4. Are all the major benefits covered? Have you enhanced desire by painting word and graphic pictures of the benefits?
5. Have you helped the prospect create a rationale by describing key distinguishing features?
6. Does the MWR Closer Section build an offer that makes the MWR irresistible? Is the offer so good that you’d be afraid to pass it up?
7. Have you offered proof and major credibility-builders? Do you get an overall good, believable solid feel from the message?
8. Have you eliminated the risk (i.e. guarantee, etc.)? Is that clear to the visitor?
9. Is it all bundled in a clear call to action where the visitor is told exactly what to do?
10. Is the visitor reminded of the major benefits again?

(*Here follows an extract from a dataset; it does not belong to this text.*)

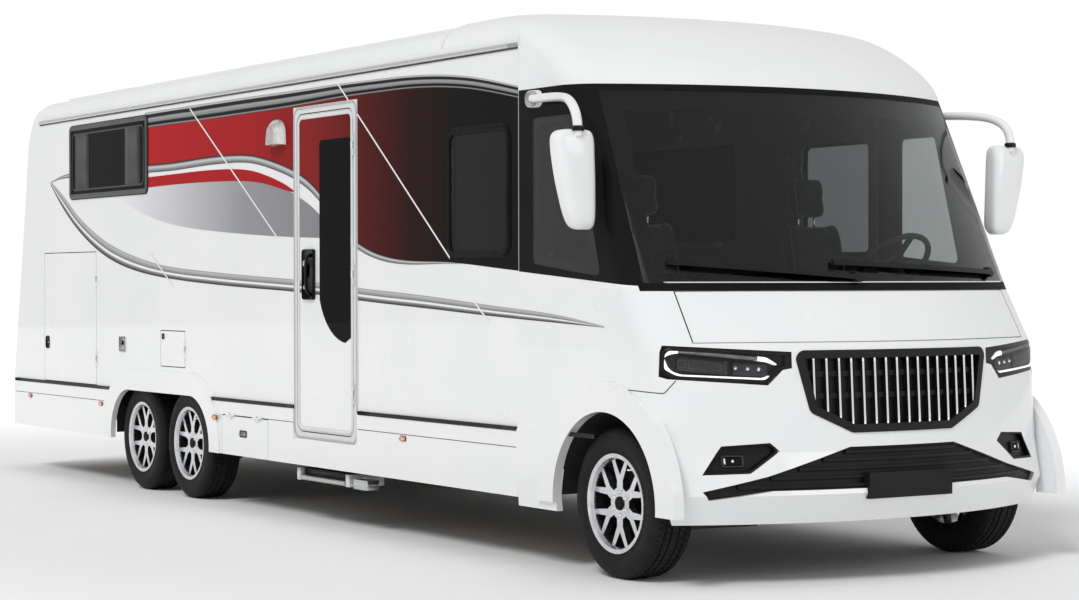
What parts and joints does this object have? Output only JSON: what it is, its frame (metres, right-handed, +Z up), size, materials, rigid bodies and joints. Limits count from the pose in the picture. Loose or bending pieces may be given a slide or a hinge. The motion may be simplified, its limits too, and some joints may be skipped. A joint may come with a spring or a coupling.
{
  "type": "class-A motorhome on a tandem-axle chassis",
  "caption": "White integrated motorhome with a tandem rear axle, a deep windscreen, hanging mirrors, an entrance door, storage lids and steered front wheels.",
  "frame": {"origin": "on the road, at the middle of the overall length and width", "axes": "+X forward, +Y to the vehicle's left, +Z up"},
  "size_m": [9.279, 3.045, 2.9],
  "materials": {
    "white_body": "gloss",
    "black_shell": "gloss",
    "glass": "gloss",
    "lamp_glass": "gloss",
    "red_lens": "gloss",
    "bright_trim": "polished",
    "black_trim": "matte",
    "silver_frame": "satin",
    "chassis": "satin",
    "liner": "matte",
    "floor": "satin",
    "engine": "matte",
    "hub_steel": "satin",
    "tyre": "matte",
    "wheel_alloy": "satin",
    "dash": "matte",
    "seat_cover": "satin",
    "roof_light": "satin"
  },
  "bodies": {
    "coach": {"frame_rails": "chassis", "floor_panel": "floor", "side_wall_right": "white_body", "side_wall_left": "white_body", "rear_wall": "white_body", "roof_panel": "white_body", "front_cap": "white_body", "cab_frame": "black_shell", "nose_shell": "white_body", "cab_glass": "glass", "house_windows": "glass", "skirts": "white_body", "arch_flares": "white_body", "rear_bumper": "white_body", "rear_lamps": "red_lens", "headlamps": "lamp_glass", "fog_lamps": "lamp_glass", "grille": "bright_trim", "lower_intake": "black_trim", "entrance_frame": "silver_frame", "entry_step": "black_trim", "dashboard": "dash", "seat_bases": "chassis", "front_seats": "seat_cover", "engine_block": "engine", "arch_liners": "liner", "front_axle": "chassis", "tandem_axles": "chassis", "mirrors": "white_body", "wipers": "black_trim", "rooflights": "roof_light"},
    "knuckle_right": {"knuckle_right": "hub_steel"},
    "knuckle_left": {"knuckle_left": "hub_steel"},
    "entrance_door": {"entrance_door": "white_body", "entrance_window": "glass"},
    "garage_door_right": {"garage_door_right": "white_body"},
    "garage_door_left": {"garage_door_left": "white_body"},
    "service_flap": {"service_flap": "white_body"},
    "skirt_flap": {"skirt_flap": "white_body"},
    "bonnet": {"bonnet": "white_body"},
    "steering_wheel": {"steering_wheel": "black_trim"},
    "wheel_front_right": {"tyre_front_right": "tyre", "rim_front_right": "wheel_alloy"},
    "wheel_front_left": {"tyre_front_left": "tyre", "rim_front_left": "wheel_alloy"},
    "wheel_mid_right": {"tyre_mid_right": "tyre", "rim_mid_right": "wheel_alloy"},
    "wheel_mid_left": {"tyre_mid_left": "tyre", "rim_mid_left": "wheel_alloy"},
    "wheel_rear_right": {"tyre_rear_right": "tyre", "rim_rear_right": "wheel_alloy"},
    "wheel_rear_left": {"tyre_rear_left": "tyre", "rim_rear_left": "wheel_alloy"}
  },
  "joints": [
    {"name": "steer_right", "type": "hinge", "parent": "coach", "child": "knuckle_right", "pos_m": [3.81, -0.96, 0.37], "axis": [0, 0, 1], "range_deg": [-35, 35]},
    {"name": "steer_left", "type": "hinge", "parent": "coach", "child": "knuckle_left", "pos_m": [3.81, 0.96, 0.37], "axis": [0, 0, 1], "range_deg": [-35, 35]},
    {"name": "spin_front_right", "type": "hinge", "parent": "knuckle_right", "child": "wheel_front_right", "pos_m": [3.81, -1.0625, 0.37], "axis": [0, 1, 0], "continuous": true},
    {"name": "spin_front_left", "type": "hinge", "parent": "knuckle_left", "child": "wheel_front_left", "pos_m": [3.81, 1.0625, 0.37], "axis": [0, 1, 0], "continuous": true},
    {"name": "spin_mid_right", "type": "hinge", "parent": "coach", "child": "wheel_mid_right", "pos_m": [-1.33, -1.0625, 0.37], "axis": [0, 1, 0], "continuous": true},
    {"name": "spin_mid_left", "type": "hinge", "parent": "coach", "child": "wheel_mid_left", "pos_m": [-1.33, 1.0625, 0.37], "axis": [0, 1, 0], "continuous": true},
    {"name": "spin_rear_right", "type": "hinge", "parent": "coach", "child": "wheel_rear_right", "pos_m": [-2.135, -1.0625, 0.37], "axis": [0, 1, 0], "continuous": true},
    {"name": "spin_rear_left", "type": "hinge", "parent": "coach", "child": "wheel_rear_left", "pos_m": [-2.135, 1.0625, 0.37], "axis": [0, 1, 0], "continuous": true},
    {"name": "entrance_door_hinge", "type": "hinge", "parent": "coach", "child": "entrance_door", "pos_m": [1.175, -1.241, 1.51], "axis": [0, 0, 1], "range_deg": [0, 150]},
    {"name": "garage_hinge_right", "type": "hinge", "parent": "coach", "child": "garage_door_right", "pos_m": [-2.873, -1.235, 1.1925], "axis": [0, 0, 1], "range_deg": [0, 150]},
    {"name": "garage_hinge_left", "type": "hinge", "parent": "coach", "child": "garage_door_left", "pos_m": [-2.873, 1.235, 1.1925], "axis": [0, 0, -1], "range_deg": [0, 150]},
    {"name": "service_flap_hinge", "type": "hinge", "parent": "coach", "child": "service_flap", "pos_m": [-1.273, -1.235, 1.003], "axis": [0, 0, 1], "range_deg": [0, 110]},
    {"name": "skirt_flap_hinge", "type": "hinge", "parent": "coach", "child": "skirt_flap", "pos_m": [-0.3125, -1.247, 0.597], "axis": [-1, 0, 0], "range_deg": [0, 90]},
    {"name": "bonnet_hinge", "type": "hinge", "parent": "coach", "child": "bonnet", "pos_m": [4.331, 0, 1.504], "axis": [0, -1, 0], "range_deg": [0, 45]},
    {"name": "steering_wheel_turn", "type": "hinge", "parent": "coach", "child": "steering_wheel", "pos_m": [3.88, 0.54, 1.545], "axis": [-0.7071, 0, 0.7071], "range_deg": [-490, 490]}
  ],
  "couplings": [
    {"joint": "steer_left", "follows": "steer_right", "ratio": 1},
    {"joint": "steering_wheel_turn", "follows": "steer_right", "ratio": 14}
  ]
}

11. Is there a strong and logical reason why action is required right now?
12. Does the visitor understand exactly what she gets? Don’t take this for granted.
13. Does the message maintain a “you-oriented” focus throughout the message? Have you eliminated all references to I, we, my, our, and us.

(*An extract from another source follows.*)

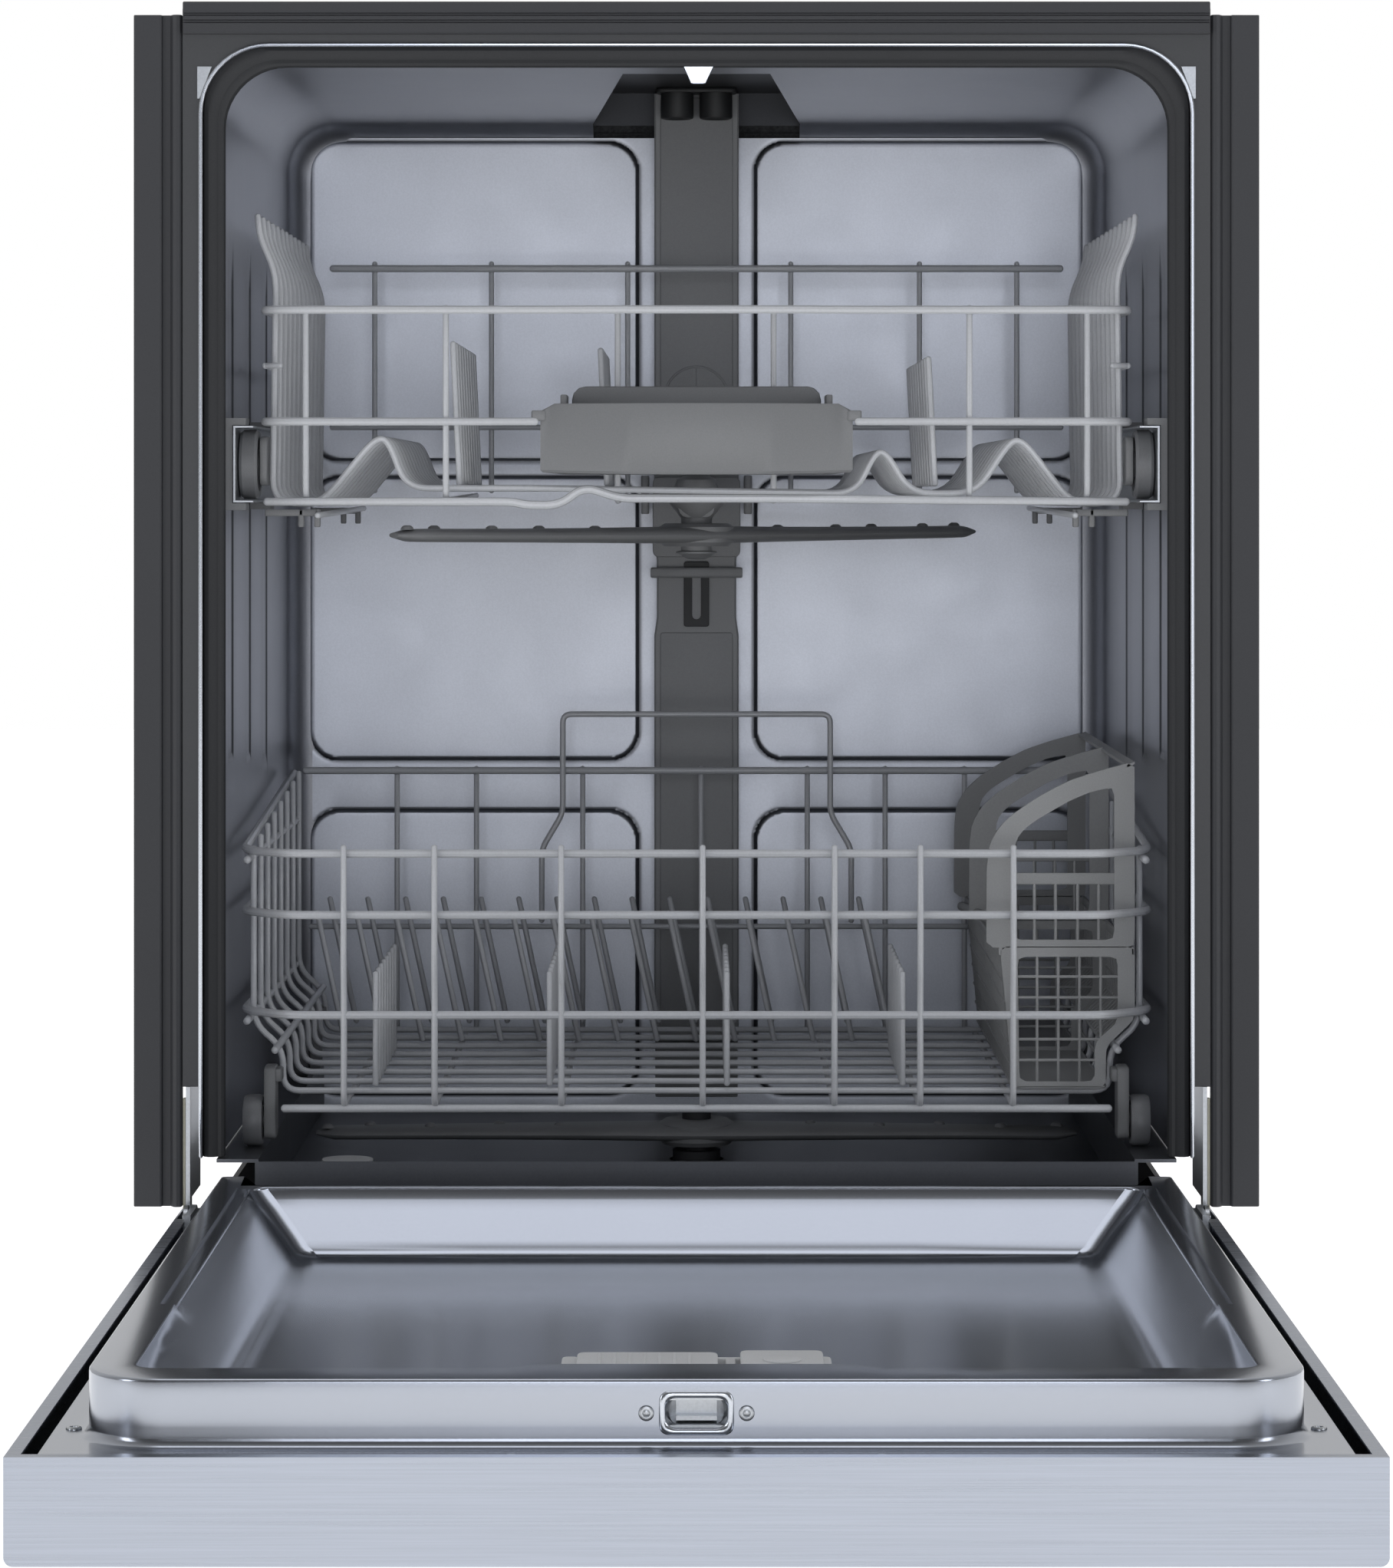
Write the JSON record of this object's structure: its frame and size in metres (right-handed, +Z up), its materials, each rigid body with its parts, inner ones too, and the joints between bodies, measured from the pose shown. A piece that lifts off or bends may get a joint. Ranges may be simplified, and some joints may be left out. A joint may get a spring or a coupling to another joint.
{
  "type": "built-in dishwasher",
  "caption": "Built-in dishwasher with a drop-down steel door, stainless tub, sliding wire racks, spray arms, dispenser, pump, filter and levelling feet.",
  "frame": {"origin": "on the floor, half way along the bounding box with the door lowered", "axes": "+X to the right of a person facing the door, +Y from the door into the tub, +Z up"},
  "size_m": [0.6512, 1.25, 0.86],
  "materials": {
    "tub_steel": "satin",
    "door_steel": "brushed",
    "liner_steel": "bright",
    "seal_rubber": "matt",
    "dark_plastic": "matt",
    "base_plastic": "matt",
    "grey_plastic": "fine texture",
    "conduit_plastic": "fine texture",
    "basket_plastic": "fine texture",
    "dispenser_plastic": "satin",
    "rack_coating": "satin nylon coating",
    "zinc_steel": "zinc plated",
    "cream_plastic": "satin",
    "insulation_felt": "felt",
    "display_glass": "polished",
    "button_plastic": "gloss"
  },
  "bodies": {
    "cabinet": {"tub_shell": "tub_steel", "tub_floor": "tub_steel", "door_gasket": "seal_rubber", "front_frame": "dark_plastic", "top_trim": "dark_plastic", "side_seals": "seal_rubber", "insulation_blanket": "insulation_felt", "counter_brackets": "zinc_steel", "base_pan": "base_plastic", "toe_panel": "dark_plastic", "sump": "base_plastic", "filter_plate": "tub_steel", "circulation_pump": "base_plastic", "drain_pump": "base_plastic", "inlet_valve": "grey_plastic", "junction_box": "zinc_steel", "water_conduit": "conduit_plastic", "top_shower": "conduit_plastic", "door_striker": "zinc_steel", "hinge_plates": "zinc_steel", "balance_gear": "cream_plastic", "rail_guides": "zinc_steel"},
    "door": {"door_panel": "door_steel", "door_liner": "liner_steel", "door_insulation": "insulation_felt", "control_fascia": "door_steel", "display_window": "display_glass", "latch_body": "zinc_steel", "door_screws": "zinc_steel", "dispenser_body": "dispenser_plastic", "hinge_arms": "zinc_steel"},
    "upper_rack": {"upper_rack_wires": "rack_coating", "upper_rack_tines": "rack_coating", "upper_rack_handle": "grey_plastic", "roller_brackets": "grey_plastic", "upper_feed_tube": "conduit_plastic"},
    "lower_rack": {"lower_rack_wires": "rack_coating", "lower_rack_tines": "rack_coating", "wheel_brackets": "grey_plastic"},
    "power_button": {"power_button": "button_plastic"},
    "program_button": {"program_button": "button_plastic"},
    "start_button": {"start_button": "button_plastic"},
    "latch_catch": {"latch_catch": "zinc_steel"},
    "dispenser_lid": {"dispenser_lid": "dispenser_plastic"},
    "rinse_aid_lid": {"rinse_aid_lid": "dispenser_plastic"},
    "upper_spray_arm": {"upper_spray_arm": "conduit_plastic"},
    "upper_front_wheels": {"upper_front_wheels": "grey_plastic"},
    "upper_rear_wheels": {"upper_rear_wheels": "grey_plastic"},
    "slide_rails": {"slide_rails": "tub_steel"},
    "lower_front_wheels": {"lower_front_wheels": "grey_plastic"},
    "lower_rear_wheels": {"lower_rear_wheels": "grey_plastic"},
    "silverware_basket": {"silverware_basket": "basket_plastic"},
    "lower_spray_arm": {"lower_spray_arm": "conduit_plastic"},
    "overfill_float": {"overfill_float": "grey_plastic"},
    "filter_cylinder": {"filter_cylinder": "grey_plastic"},
    "pump_impeller": {"pump_impeller": "grey_plastic"},
    "front_foot_left": {"front_foot_left": "base_plastic"},
    "front_foot_right": {"front_foot_right": "base_plastic"},
    "rear_foot": {"rear_foot": "base_plastic"}
  },
  "joints": [
    {"name": "door_hinge", "type": "hinge", "parent": "cabinet", "child": "door", "pos_m": [0, 0.069, 0.157], "axis": [-1, 0, 0], "range_deg": [0, 90]},
    {"name": "upper_rack_slide", "type": "slide", "parent": "cabinet", "child": "upper_rack", "axis": [0, 1, 0], "range_m": [-0.42, 0]},
    {"name": "lower_rack_slide", "type": "slide", "parent": "cabinet", "child": "lower_rack", "axis": [0, 1, 0], "range_m": [-0.45, 0]},
    {"name": "upper_arm_spin", "type": "hinge", "parent": "upper_rack", "child": "upper_spray_arm", "pos_m": [0, 0.301, 0.55], "axis": [0, 0, 1], "continuous": true},
    {"name": "lower_arm_spin", "type": "hinge", "parent": "cabinet", "child": "lower_spray_arm", "pos_m": [0, 0.319, 0.1755], "axis": [0, 0, 1], "continuous": true},
    {"name": "basket_lift", "type": "slide", "parent": "lower_rack", "child": "silverware_basket", "axis": [0, 0, 1], "range_m": [0, 0.1]},
    {"name": "rinse_aid_lid_hinge", "type": "hinge", "parent": "door", "child": "rinse_aid_lid", "pos_m": [0.04, -0.431, 0.169], "axis": [-1, 0, 0], "range_deg": [0, 100]},
    {"name": "dispenser_lid_slide", "type": "slide", "parent": "door", "child": "dispenser_lid", "axis": [0, 1, 0], "range_m": [0, 0.048]},
    {"name": "latch_catch_slide", "type": "slide", "parent": "door", "child": "latch_catch", "axis": [0, 1, 0], "range_m": [0, 0.005], "stiffness_N_per_m": 400},
    {"name": "power_button_press", "type": "slide", "parent": "door", "child": "power_button", "axis": [0, 0, 1], "range_m": [0, 0.0015], "stiffness_N_per_m": 300},
    {"name": "program_button_press", "type": "slide", "parent": "door", "child": "program_button", "axis": [0, 0, 1], "range_m": [0, 0.0015], "stiffness_N_per_m": 300},
    {"name": "start_button_press", "type": "slide", "parent": "door", "child": "start_button", "axis": [0, 0, 1], "range_m": [0, 0.0015], "stiffness_N_per_m": 300},
    {"name": "filter_twist", "type": "hinge", "parent": "cabinet", "child": "filter_cylinder", "pos_m": [0, 0.221, 0.12], "axis": [0, 0, 1], "range_deg": [0, 90]},
    {"name": "float_rise", "type": "slide", "parent": "cabinet", "child": "overfill_float", "axis": [0, 0, 1], "range_m": [0, 0.006]},
    {"name": "impeller_spin", "type": "hinge", "parent": "cabinet", "child": "pump_impeller", "pos_m": [0.15, 0.305, 0.096], "axis": [1, 0, 0], "continuous": true},
    {"name": "front_foot_left_screw", "type": "slide", "parent": "cabinet", "child": "front_foot_left", "axis": [0, 0, -1], "range_m": [0, 0.03]},
    {"name": "front_foot_right_screw", "type": "slide", "parent": "cabinet", "child": "front_foot_right", "axis": [0, 0, -1], "range_m": [0, 0.03]},
    {"name": "rear_foot_screw", "type": "slide", "parent": "cabinet", "child": "rear_foot", "axis": [0, 0, -1], "range_m": [0, 0.03]},
    {"name": "slide_rail_travel", "type": "slide", "parent": "cabinet", "child": "slide_rails", "axis": [0, 1, 0], "range_m": [-0.211, 0]},
    {"name": "upper_front_wheel_roll", "type": "hinge", "parent": "upper_rack", "child": "upper_front_wheels", "pos_m": [0, 0.137, 0.593], "axis": [1, 0, 0], "range_deg": [0, 600]},
    {"name": "upper_rear_wheel_roll", "type": "hinge", "parent": "upper_rack", "child": "upper_rear_wheels", "pos_m": [0, 0.475, 0.593], "axis": [1, 0, 0], "range_deg": [0, 600]},
    {"name": "lower_front_wheel_roll", "type": "hinge", "parent": "lower_rack", "child": "lower_front_wheels", "pos_m": [0, 0.133, 0.2067], "axis": [1, 0, 0], "range_deg": [0, 1740]},
    {"name": "lower_rear_wheel_roll", "type": "hinge", "parent": "lower_rack", "child": "lower_rear_wheels", "pos_m": [0, 0.467, 0.2067], "axis": [1, 0, 0], "range_deg": [0, 1740]}
  ],
  "couplings": [
    {"joint": "slide_rail_travel", "follows": "upper_rack_slide", "ratio": 0.5},
    {"joint": "upper_front_wheel_roll", "follows": "upper_rack_slide", "rad_per_m": -24.39},
    {"joint": "upper_rear_wheel_roll", "follows": "upper_rack_slide", "rad_per_m": -24.39},
    {"joint": "lower_front_wheel_roll", "follows": "lower_rack_slide", "rad_per_m": -66.667},
    {"joint": "lower_rear_wheel_roll", "follows": "lower_rack_slide", "rad_per_m": -66.667}
  ]
}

14. Read it all out loud to a colleague or spouse. Does anything ring hollow, embarrass you, or just plain doesn’t work? Fix it.

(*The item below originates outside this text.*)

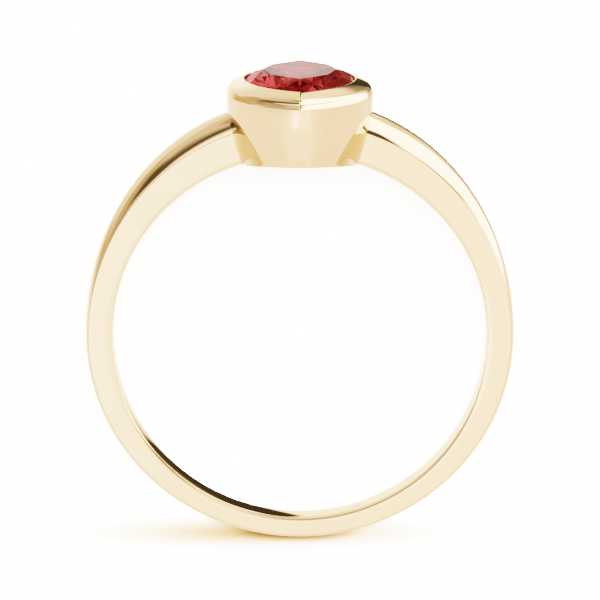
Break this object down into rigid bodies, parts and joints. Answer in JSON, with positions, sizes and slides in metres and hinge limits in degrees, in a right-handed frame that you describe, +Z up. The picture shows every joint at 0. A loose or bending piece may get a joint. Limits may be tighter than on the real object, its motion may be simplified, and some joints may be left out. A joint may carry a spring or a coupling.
{
  "type": "gemstone ring",
  "caption": "Gold finger ring lying on its side: a tapering domed band with a marquise-cut red stone in a raised bezel over an open back.",
  "frame": {"origin": "centre of the finger hole, half way between the band's two faces", "axes": "+Z up from the surface the ring lies on, +Y from the hole towards the stone, +X across the band"},
  "size_m": [0.0198, 0.0223, 0.0099],
  "materials": {
    "gold": "mirror polished yellow gold",
    "red_gem": "polished facets, clear red"
  },
  "bodies": {
    "root": {"band_and_bezel": "gold", "stone": "red_gem"}
  },
  "joints": []
}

15. Once it is as good as it can be, spell-check it. Then proof-read for spelling errors missed by the spell checker. Review it for reasonable grammar. Double-check it if a lot of changes are made.
I’ll just send my prospect to my company website.
Sadly, too many companies send their prospects and the click-throughs from promotions to their company website’s home page. Unless you are offering a single product with a micro-site, this can be a big mistake. The average home page doesn’t provide a clear path to the product you are advertising, nor is it suited to follow a particular ad, cinch the deal, and bring in the sale. Instead, the average home page provides a half-dozen rabbit trails that your potential customer can explore before she gives up in disgust and impatience. A professionally crafted marketing message, on the other hand, is designed to accomplish a specific targeted objective.
You’ve learned how to be very strategic in your marketing efforts and how to invest your resources wisely in order to convert qualified prospects into customers.